I anticipate the process name itself to mature in the next years. It will be interesting to see what thought leadership campaigns come out of the vendors and how quickly the user community can tune in to the new terminology.
These are the Market Leaders (having both a Strategy and an Execution score of over 4 out of 5) in the Vendor Selection Matrix™ – Marketing Resource Management 2022 as scored by the survey and myself (listed alphabetically):
ALLOCADIA, APRIMO, BRANDMAKER, BRANDSYSTEMS, CONTENTSERV, LYTHO, MARMIND, PERCOLATE, SITECORE, WEDIA, OPTIMIZELY (WELCOME), and WORKFRONT (ADOBE)
These are the vendor brands named spontaneously by the survey respondents. Some of the brands are part of larger vendor organizations (such as Welcome being part of Optimizely and Workfront part of Adobe). Also, BrandMaker acquired Allocadia earlier this year and have now rebranded completely to Uptempo.
Some of the marketers we surveyed saw MRM as just content or even digital asset management and so named and scored their vendors. Both Contentserv and Percolate (Seismic) have stated that they appreciate the great feedback from the survey but no longer promote their solution as an MRM solution and should be applauded for their honesty.
The link above connects you to the public version of the report, with the alphabetical list of market leaders and shorter vendor profiles. Watch out for several versions of report in full detail over the next months as several vendors distribute their licensed reprints.
Always keeping you informed!

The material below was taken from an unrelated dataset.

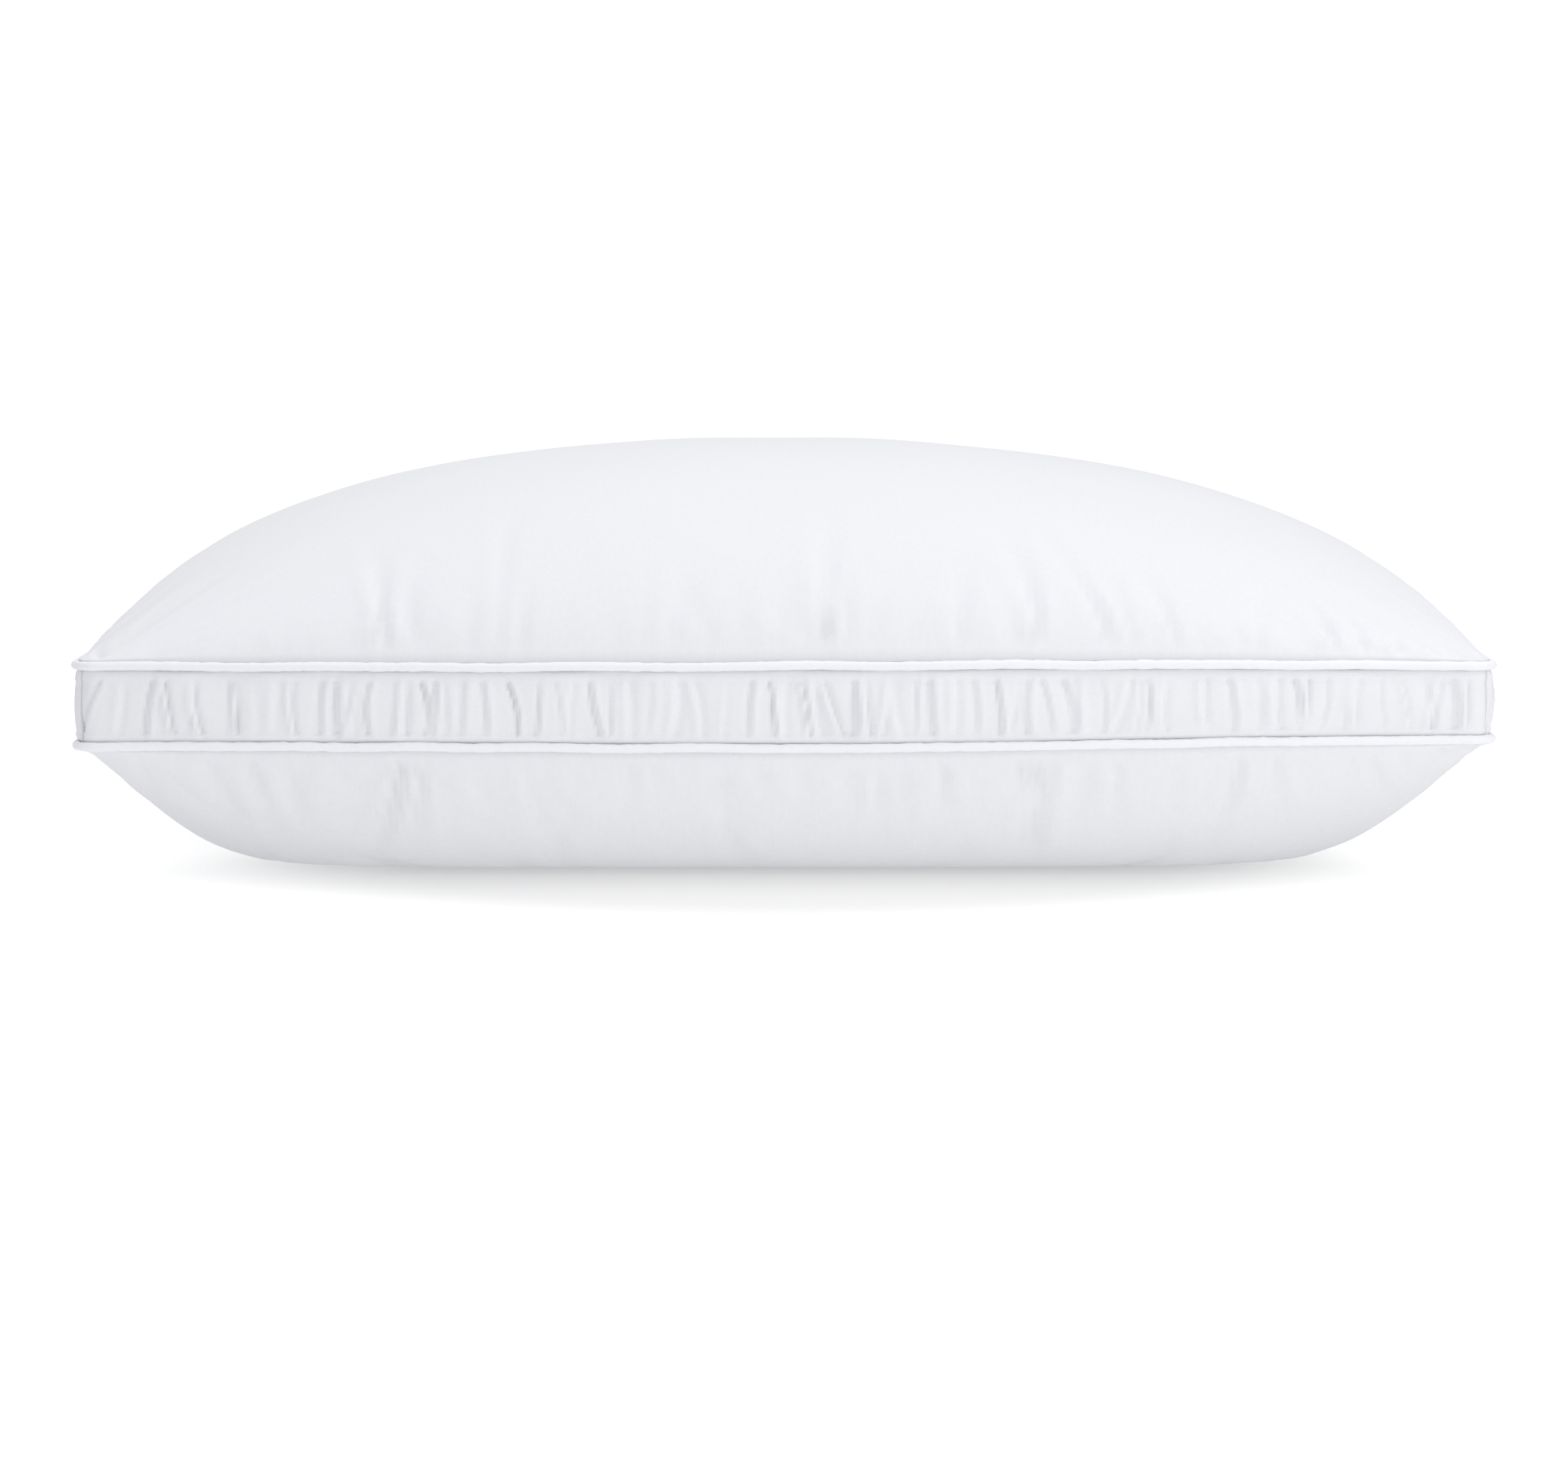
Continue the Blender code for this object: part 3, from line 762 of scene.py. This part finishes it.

Peter
Marketers Need to Manage All Their Resources
You may have noticed: when I do market research on software vendors and products, I always approach my topics from the business point of view – not a technology category/label only familiar to product managers in software companies, or analysts at Gartner or Forrester. I name a business process (or family of processes) that I know marketers are thinking about. After all, marketing executives don’t buy software because they are collectors, they want to make their processes more efficient and expect an automation project will help.
Over the years, their list of processes to be automated has become longer but also more business centric. Way back when, marketing was only about sales support, lead generation and literature. Now, thankfully, modern CMOs or Marketing Directors are now responsible for a more extensive operation, some of them even measured on revenue contribution. And so, as with any business executive, they have full responsibility for the planning and effectiveness of all their business resources.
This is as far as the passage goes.